After a hectic flight to Muroc with an Air Force civilian engineer named Charles LaFountain, Edwards met the One on Thursday, May 20. As his check-out pilot, Cardenas occupied the raised pilot's seat under a bubble canopy that was bolted in place. Edwards was in the copilot's seat, at deck level, looking through plexiglass panels in the leading edge of the wing--a view so restricted that he could neither take off nor land. The next day they changed seats. "I flew the airplane," Edwards noted in his diary, "and must confess it is somewhat of an experience. Stability is poor all around--landing is peculiar. Has a great tendency to float." (That was ground effect, especially pronounced on an all-wing aircraft.)
Cardenas left Muroc that Friday. Though Danny Forbes outranked him, Edwards was the more experienced and better-trained test pilot, so he was given overall command of the YB-49 program. It was slow going.
"Got two flights off today with doubtful success," he wrote on the following Thursday. "Darnedest airplane I ever tried to do anything with. Quite uncontrollable at times. Hope to be more favorably impressed as time goes on."
That day, Northrop formally turned the Two over to the Air Force. This was the YB-49 equipped to measure performance, and it would be commanded by Danny Forbes. The two men flew seven hours that day. When they flew the Two, Forbes was aircraft commander and Edwards his copilot; in the One, they swapped seats and responsibilities.
First a rainstorm drenched Muroc Dry Lake and put a halt to the program. Then Colonel Albert Boyd, the famously ferocious chief of the Flight Test Division, turned up with a contingent from Wright Field. What with one thing and another, it was Thursday, June 3, before they were able to resume the original pace. "What a wonderful day this has been!" Edwards wrote that evening, in what would be the last entry in his diary. "Got off two flights on the YB-49, a lovely flight on the DC-6, one on the C-74--and I'm bushed!. . . Col. Boyd flew the YB-49 for the first time today and wasn't too impressed. We all share the same views. A passable airplane in ideal conditions."

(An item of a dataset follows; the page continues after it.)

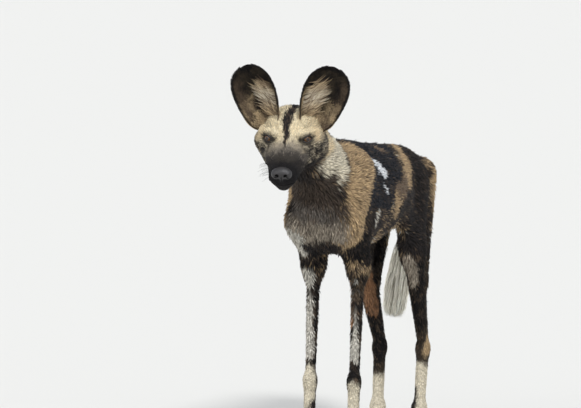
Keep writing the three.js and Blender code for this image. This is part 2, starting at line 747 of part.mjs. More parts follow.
// The nose leather on the front of the muzzle, with a nostril to each side.
const noseForm = [
  blob([0, -104, -36], [19, 12, 12], 0),
  ...pair((s) => blob([11 * s, -105, -40], [11, 11, 10], 6)),
  blob([0, -106, -50], [6, 7, 10], 5),
];
function noseLeather() {
  const form = (p) => joined(noseForm, p);
  const whole = surfaceMesh(form, [-32, -130, -70], [32, -84, -16], CELLS.nose);
  const nostrils = pair((s) => {
    const geometry = new THREE.SphereGeometry(1, 8, 6);
    geometry.scale(4.2, 7, 3.2);
    geometry.rotateY(0.5 * s);
    geometry.translate(11.5 * s, -116, -40);
    return solidOf(geometry);
  });
  return { whole, pierced: nostrils.reduce((solid, hole) => solid.subtract(hole), whole) };
}

// The line of the mouth: a thin band round the muzzle, from corner to corner.
const MOUTH = { front: -63, back: -53, corner: 6, height: 1.6 };
function mouthLine() {
  const shape = new THREE.Shape();
  shape.moveTo(-60, MOUTH.corner);
  shape.lineTo(60, MOUTH.corner);
  shape.lineTo(60, -140);
  shape.lineTo(-60, -140);
  const core = new THREE.Path();
  core.moveTo(-31, MOUTH.corner - 1);
  core.bezierCurveTo(-26, -60, -24, -98, 0, -102);
  core.bezierCurveTo(24, -98, 26, -60, 31, MOUTH.corner - 1);
  shape.holes.push(core);
  const geometry = new THREE.ExtrudeGeometry(shape, {
    depth: MOUTH.height,
    bevelEnabled: false,
    curveSegments: 5,
  });
  geometry.rotateX(Math.atan2(MOUTH.back - MOUTH.front, 100));
  geometry.translate(0, 0, MOUTH.back);
  return solidOf(geometry);
}

const EAR_CLEAR = 0.5;
// An ear: a broad cupped leaf with a round tip, open to the front, its root inside the head.
const EAR = {
  root: [44, 60, 9],
  tip: [94, 66, 139],
  outward: radians(11),
  rows: 8,
  columns: 8,
  thickness: 4.2,
  widest: 0.45,
  half: [50, 60],
  curl: [1.5, 1.05, 0.6],
  lobe: 0.16,
  lobeReach: 0.26,
};
function earSection(s) {
  const rise = clamp(s / EAR.widest, 0, 1);
  const fall = clamp((s - EAR.widest) / (1 - EAR.widest), 0, 1);
  const lobe = clamp((EAR.lobe - s) / EAR.lobeReach, 0, 1);
  const broad = mix(EAR.half[0], EAR.half[1], Math.sin((rise * Math.PI) / 2));
  const half = broad * Math.sqrt((1 - fall ** 2.6) * (1 - lobe ** 2));
  const curl = mix(mix(EAR.curl[0], EAR.curl[1], rise), EAR.curl[2], fall);
  return { half: Math.max(half, 1.5), curl };
}
// The ear's own directions: up its length, out of its mouth, and across towards the midline.
function earFrame(side) {
  const axis = unit(sub(mirrored(EAR.tip, side), mirrored(EAR.root, side)));
  const facing = [Math.sin(EAR.outward) * side, -Math.cos(EAR.outward), 0];
  const front = unit(sub(facing, scaled(axis, dot(facing, axis))));
  return { axis, front, across: scaled(cross(front, axis), side) };
}
// A point on the ear's hollow face, lifted off it: s runs up the ear and q from edge to edge,
// 1 at the edge next to the midline.
function insideEar(side, s, q, lift) {
  const { axis, front, across } = earFrame(side);
  const { half, curl } = earSection(s);
  const radius = half / curl;
  const r = radius - EAR.thickness * mix(1, 0.55, s) - lift;
  const base = add(mirrored(EAR.root, side), scaled(axis, s * EAR_LENGTH));
  const middle = add(base, scaled(front, -9 * Math.sin(Math.PI * s)));
  const sideways = scaled(across, r * Math.sin(curl * q));
  return add(middle, add(sideways, scaled(front, radius - r * Math.cos(curl * q))));
}
// Long pale hair that starts inside the edge next to the midline and lies across the hollow.
const EAR_HAIR = { locks: 7, low: 0.2, high: 0.62, width: 11, thickness: 2.8 };
function earHair(side) {
  return Array.from({ length: EAR_HAIR.locks }, (_, n) => {
    const s = mix(EAR_HAIR.low, EAR_HAIR.high, n / (EAR_HAIR.locks - 1)) + draw(-0.02, 0.02);
    const root = 0.74 + draw(-0.08, 0.06);
    const sweep = draw(0.7, 1);
    const spine = [
      insideEar(side, s, root, -1.5),
      insideEar(side, s + 0.05, root - 0.28 * sweep, 4.5),
      insideEar(side, s + 0.12, root - 0.62 * sweep, 5.5),
      insideEar(side, s + 0.2, root - 0.92 * sweep, 3.5),
    ];
    return lock(spine, earFrame(side).front, EAR_HAIR.width * draw(0.8, 1.15), EAR_HAIR.thickness);
  });
}
function ear(side) {
  const { axis, front, across } = earFrame(side);
  const shell = (inner) => {
    const grid = [];
    for (let i = 0; i <= EAR.rows; i += 1) {
      const s = Math.sin((Math.PI / 2) * (i / EAR.rows));
      const { half, curl } = earSection(s);
      const radius = half / curl;
      const thick = inner ? EAR.thickness * mix(1, 0.55, s) : 0;
      const bow = -9 * Math.sin(Math.PI * s);
      const base = add(mirrored(EAR.root, side), scaled(axis, s * EAR_LENGTH));
      const middle = add(base, scaled(front, bow));
      const row = [];
      for (let j = 0; j <= EAR.columns; j += 1) {
        const angle = curl * ((2 * j) / EAR.columns - 1);
        const r = Math.max(radius - thick, 0.4);
        const sideways = scaled(across, r * Math.sin(angle));
        row.push(add(middle, add(sideways, scaled(front, radius - r * Math.cos(angle)))));
      }
      grid.push(row);
    }
    return grid;
  };
  const outer = shell(false);
  const inner = shell(true);
  const columns = EAR.columns + 1;
  const id = (sheet, i, j) => (sheet * (EAR.rows + 1) + i) * columns + j;
  const points = [...outer.flat(), ...inner.flat()];
  const faces = [];
  const quad = (a, b, c, d) => faces.push([a, b, c], [a, c, d]);
  for (let i = 0; i < EAR.rows; i += 1) {
    for (let j = 0; j < EAR.columns; j += 1) {
      quad(id(0, i, j), id(0, i, j + 1), id(0, i + 1, j + 1), id(0, i + 1, j));
      quad(id(1, i, j), id(1, i + 1, j), id(1, i + 1, j + 1), id(1, i, j + 1));
    }
    quad(id(0, i, 0), id(0, i + 1, 0), id(1, i + 1, 0), id(1, i, 0));
    quad(id(0, i, columns - 1), id(1, i, columns - 1), id(1, i + 1, columns - 1), id(0, i + 1, columns - 1));
  }
  for (let j = 0; j < EAR.columns; j += 1) {
    quad(id(0, 0, j), id(1, 0, j), id(1, 0, j + 1), id(0, 0, j + 1));
    quad(id(0, EAR.rows, j), id(0, EAR.rows, j + 1), id(1, EAR.rows, j + 1), id(1, EAR.rows, j));
  }
  return outwardSolid(points, faces);
}

function head() {
  const localPlane = ([point, normal]) => [toHead(point), toHead(add(EYES, normal))];
  const nape = localPlane(PLANES.nape);
  const bridge = [[0, MUZZLE_CUT, 0], [0, -1, 0]];
  const skull = cutFlesh(headField, [-110, -45, -130], [110, 150, 90], CELLS.head, [
    nape,
    opposite(bridge),
  ]);
  const snout = cutFlesh(headField, [-70, -150, -110], [70, 15, 30], CELLS.muzzle, [bridge]);
  let face = skull;
  for (const [name, side] of Object.entries(SIDES)) {
    const seat = eyeSeat(side);
    const lids = ball(seat.centre, EYE_RADIUS + LID);
    face = face.add(lids.intersect(halfSpace([0, MUZZLE_CUT, 0], [0, 1, 0])));
    face = face.subtract(ball(seat.centre, EYE_RADIUS + GAP));
    face = face.subtract(lidOpening(seat, side));
    node(`eye_${name}`, ball(seat.centre, EYE_RADIUS), LOOKS.eye, "head");
    const haired = earHair(side).reduce((solid, piece) => solid.add(piece), ear(side));
    node(`ear_${name}`, largest(haired.subtract(grown(skull, EAR_CLEAR))), LOOKS.ear, "head");
  }
  node("head", largest(face), LOOKS.coat, "head");
  const nose = noseLeather();
  const muzzle = snout.subtract(mouthLine()).subtract(grown(nose.whole, GAP));
  node("muzzle", largest(muzzle), LOOKS.coat, "head");
  node("nose", largest(nose.pierced), LOOKS.nose, "head");
}

const trunkSolid = torso();
node("torso", trunkSolid, LOOKS.coat);
node("neck", neck(), LOOKS.coat);
legs();
const thighs = nodes.filter(({ name }) => name.startsWith("thigh_")).map(({ solid }) => solid);
const tailPieces = tail([trunkSolid, ...thighs]);
node("tail", tailPieces.upper, LOOKS.coat);
node("tail_brush", tailPieces.brush, LOOKS.coat);
head();

// The scene graph: the head's pieces hang in a group that is turned and placed with the head.
const dog = new THREE.Group();
const headGroup = new THREE.Group();
const turned = new THREE.Matrix4().makeBasis(
  new THREE.Vector3(...HEAD.u),
  new THREE.Vector3(...HEAD.v),
  new THREE.Vector3(...HEAD.w),
);
headGroup.quaternion.setFromRotationMatrix(turned);
headGroup.position.set(...EYES);
dog.add(headGroup);
for (const { name, solid, look, group } of nodes) {
  const mesh = new THREE.Mesh(geometryOf(solid), new THREE.MeshStandardMaterial(look));
  mesh.name = name;
  (group === "head" ? headGroup : dog).add(mesh);
}

// The origin goes to the middle of the box that the animal fills, on the floor.
const box = new THREE.Box3().setFromObject(dog, true);
const centre = box.getCenter(new THREE.Vector3());
const placed = new THREE.Group();
dog.position.set(-centre.x, -centre.y, 0);
placed.add(dog);

export default placed;
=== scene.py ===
import math

import bpy
import numpy as np
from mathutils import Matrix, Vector


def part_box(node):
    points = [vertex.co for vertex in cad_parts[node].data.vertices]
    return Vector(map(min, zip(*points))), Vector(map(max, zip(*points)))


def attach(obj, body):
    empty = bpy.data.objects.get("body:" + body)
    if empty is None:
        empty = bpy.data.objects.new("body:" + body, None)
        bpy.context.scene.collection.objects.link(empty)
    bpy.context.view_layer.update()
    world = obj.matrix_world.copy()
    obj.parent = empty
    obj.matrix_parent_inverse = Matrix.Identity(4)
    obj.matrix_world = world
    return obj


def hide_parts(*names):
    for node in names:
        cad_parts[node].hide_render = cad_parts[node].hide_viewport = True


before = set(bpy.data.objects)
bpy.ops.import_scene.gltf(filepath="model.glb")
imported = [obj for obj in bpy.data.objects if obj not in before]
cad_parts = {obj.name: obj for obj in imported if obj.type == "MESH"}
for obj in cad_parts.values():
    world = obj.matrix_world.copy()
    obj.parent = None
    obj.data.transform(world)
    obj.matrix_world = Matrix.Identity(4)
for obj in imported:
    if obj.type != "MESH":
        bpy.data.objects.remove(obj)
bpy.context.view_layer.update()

# An adult African wild dog, standing square and looking ahead. Lengths are in millimetres, in the
# part's own axes (it faces -Y, its left side is +X, up is +Z), until a mesh is made in metres.
MM = 1000.0
rng = np.random.default_rng(11)

# Where the part's own origin lies in the frame.
HALF_GAP = 0.15
CLAW_ROOT_Y = -303.0
ORIGIN = np.array([
    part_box("thigh_left")[0].x * MM - HALF_GAP,
    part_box("claw_fore_left_2")[1].y * MM - CLAW_ROOT_Y,
    0.0,
])

# Driving dimensions, as in the solids.
WITHERS = 692.0
CROUP = 661.0
BRISKET = 446.0
CHEST_HALF = 90.0
FORE_Y = -250.0
LEG_X = 50.0
HOCK_Y = {"left": 266.0, "right": 272.0}
HOCK_Z = 190.0
EYES = np.array([-13.0, -522.0, 722.0])
HEAD_YAW = math.radians(10)
HEAD_PITCH = math.radians(18)
HEAD_ROLL = math.radians(1)
EYE_RADIUS = 11.5
EAR_LENGTH = 139.0
SIDES = {"left": 1.0, "right": -1.0}


def unit(v):
    return v / np.maximum(np.linalg.norm(v, axis=-1, keepdims=True), 1e-9)


def mix(a, b, t):
    return a + (b - a) * t


def ramp(low, high, x):
    """0 below low and 1 above high, smooth between them; low may be the larger."""
    t = np.clip((x - low) / (high - low), 0.0, 1.0)
    return t * t * (3.0 - 2.0 * t)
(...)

Edwards had flown the One in various configurations for nearly four hours that Thursday, stalling it with the landing gear down, with the landing gear up, and with flaps at all possible settings. Then Boyd flew it for another hour, after which the airplane was turned back to the manufacturer for a new round of tests. As Gary Pape summarized these tests in his book, Northrop Flying Wings, they were to probe "stability, control, and stalling characteristics that the AF pilots. . .felt were unacceptable."
On Friday, therefore, Edwards was back in the right seat as copilot in the Two. Over the course of four hours, Forbes and he made a high-power climb, ran speed-power tests at 10,000 feet, and calibrated the airspeed indicator. Then the two pilots telephoned Colonel Richard Horner in Dayton. Both pilots complained about the data they'd collected on aileron response, though it isn't clear whether they were finding fault with the airplane or alluding to trouble with the data collection systems. In any case, both the Dayton and Muroc contingents agreed to make an extra flight next day with "an augmented crew of test engineers."

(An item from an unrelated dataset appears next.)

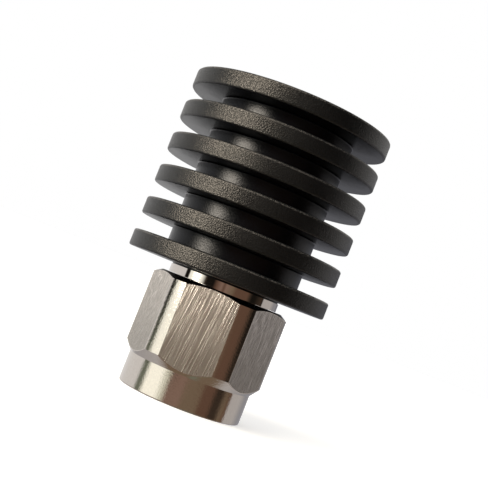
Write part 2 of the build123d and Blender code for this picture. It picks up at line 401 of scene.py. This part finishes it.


# %% [markdown]
# The lathe's marks and the lighter top edges of the rims, which are partly wear and partly painted
# highlight, depend on how far a point is from the axis, and how high it is. This small group works out
# both, and the others build on it.

# %% Distance from the axis
axis_group, given, out = new_group("axis_distance", {}, ["Radius", "Height"])
place = add(axis_group, "ShaderNodeSeparateXYZ", {0: add(axis_group, "ShaderNodeTexCoord").outputs["Object"]})
across = maths(axis_group, "MULTIPLY", place.outputs["X"], place.outputs["X"])
across = maths(axis_group, "MULTIPLY_ADD", place.outputs["Y"], place.outputs["Y"], across)
axis_group.links.new(maths(axis_group, "SQRT", across), out["Radius"])
axis_group.links.new(place.outputs["Z"], out["Height"])

# %% [markdown]
# Bead blasting leaves a fine even grain: round pits side by side, and a slow unevenness that lets some
# patches catch more light than others. The pits are cells, deepest at their middle.

# %% Blasted grain
grain_group, given, out = new_group(
    "blasted_grain", {"Grain Size": 0.1 * MM, "Patch Size": 1.5 * MM}, ["Pits", "Patches"],
)
spot = add(grain_group, "ShaderNodeTexCoord").outputs["Object"]
pit_scale = maths(grain_group, "DIVIDE", 1.0, given["Grain Size"])
patch_scale = maths(grain_group, "DIVIDE", 1.0, given["Patch Size"])
pits = add(grain_group, "ShaderNodeTexVoronoi", {"Vector": spot, "Scale": pit_scale})
patches = add(grain_group, "ShaderNodeTexNoise", {"Vector": spot, "Scale": patch_scale, "Detail": 3.0})
grain_group.links.new(pits.outputs["Distance"], out["Pits"])
grain_group.links.new(patches.outputs[0], out["Patches"])

# %% [markdown]
# A belt or file drawn along the axis leaves long scratches. Noise that is squeezed across the axis and
# drawn out along it gives them: coarse ones for the deep strokes, fine ones between them. The strokes
# lean a little and fan out over the width of a flat, as they do when the hand swings.

# %% Brushed strokes
strokes_group, given, out = new_group(
    "brushed_strokes",
    {"Spacing": 0.12 * MM, "Length": 4.0 * MM, "Lean": 0.13, "Fan": 40.0},
    ["Coarse", "Fine"],
)
spot = add(strokes_group, "ShaderNodeTexCoord").outputs["Object"]
place = add(strokes_group, "ShaderNodeSeparateXYZ", {0: spot})
lean = maths(strokes_group, "MULTIPLY", given["Lean"], -1.0)
slope = maths(strokes_group, "MULTIPLY_ADD", place.outputs["X"], given["Fan"], lean)
leaned = maths(strokes_group, "MULTIPLY_ADD", place.outputs["Z"], slope, place.outputs["X"])
per_spacing = maths(strokes_group, "DIVIDE", 1.0, given["Spacing"])
per_length = maths(strokes_group, "DIVIDE", 1.0, given["Length"])
squeezed = add(strokes_group, "ShaderNodeCombineXYZ", {
    0: maths(strokes_group, "MULTIPLY", leaned, per_spacing),
    1: maths(strokes_group, "MULTIPLY", place.outputs["Y"], per_spacing),
    2: maths(strokes_group, "MULTIPLY", place.outputs["Z"], per_length),
}).outputs[0]
coarse = add(strokes_group, "ShaderNodeTexNoise", {"Vector": squeezed, "Scale": 1.0, "Detail": 1.0})
fine = add(strokes_group, "ShaderNodeTexNoise", {"Vector": squeezed, "Scale": 2.2, "Detail": 2.0})
strokes_group.links.new(coarse.outputs[0], out["Coarse"])
strokes_group.links.new(fine.outputs[0], out["Fine"])

# %% [markdown]
# A lathe tool leaves rings. They depend only on the distance from the axis and the height, so the noise
# is fed with those two numbers and is the same all the way round.

# %% Turned rings
rings_group, given, out = new_group("turned_rings", {"Feed": 0.06 * MM}, ["Rings", "Blotches"])
axis = use(rings_group, axis_group)
per_feed = maths(rings_group, "DIVIDE", 1.0, given["Feed"])
ring_place = add(rings_group, "ShaderNodeCombineXYZ", {
    0: maths(rings_group, "MULTIPLY", axis["Radius"], per_feed),
    1: 0.0,
    2: maths(rings_group, "MULTIPLY", axis["Height"], per_feed),
}).outputs[0]
rings = add(rings_group, "ShaderNodeTexNoise", {"Vector": ring_place, "Scale": 1.0, "Detail": 2.0})
spot = add(rings_group, "ShaderNodeTexCoord").outputs["Object"]
blotches = add(rings_group, "ShaderNodeTexNoise", {"Vector": spot, "Scale": 9000.0, "Detail": 2.0})
rings_group.links.new(rings.outputs[0], out["Rings"])
rings_group.links.new(blotches.outputs[0], out["Blotches"])
print("groups:", len(bpy.data.node_groups))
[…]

So at 6:44 a.m. on Saturday, June 5, the Two took off on its final flight. Forbes was in the left seat, as aircraft commander, with Edwards flying as copilot on the right. Lieutenant Edward Swindell, who had the crucial task of balancing the airplane by feeding fuel to the engine from tanks that were forward and aft of the center of gravity, was behind them in the rear-facing flight engineer's seat. Two civilian engineers, Claire Leser and Chuck LaFountain, made up the "augmented crew."
Because it was Saturday, no chase plane was available, so the only first-hand reports came from Forbes himself. Just after 7 a.m., he radioed that he was over Bakersfield and climbing; half an hour later, that he was "over north end of Antelope Valley, 15,000 feet, and descending." As Northrop test pilot Fred Bretcher recalled the mission, it should have involved a climb to 40,000 feet and a series of performance tests--too many tests for Forbes and Edwards to have completed in 30 minutes. Probably the auxiliary power unit had pooped out before the Two reached its service ceiling, so Forbes had returned to an altitude where the APU could generate the power he needed to operate the electrical systems.
Their next chore was a series of stall tests at 15,000 feet, where the air was smoother. According to technical files from this series of tests that are preserved in the National Air and Space Museum archives, an Air Force civilian, Robert Coleman, said that the plan for this flight was to keep increasing engine power and angle of attack as the tests proceeded. "If the airplane proved to handle cleanly during [low-power] stalls," Coleman recalled, "stalls with higher power settings were to be obtained. . .. It is known," he added, "that the pilot was reluctant to attempt the higher power stalls."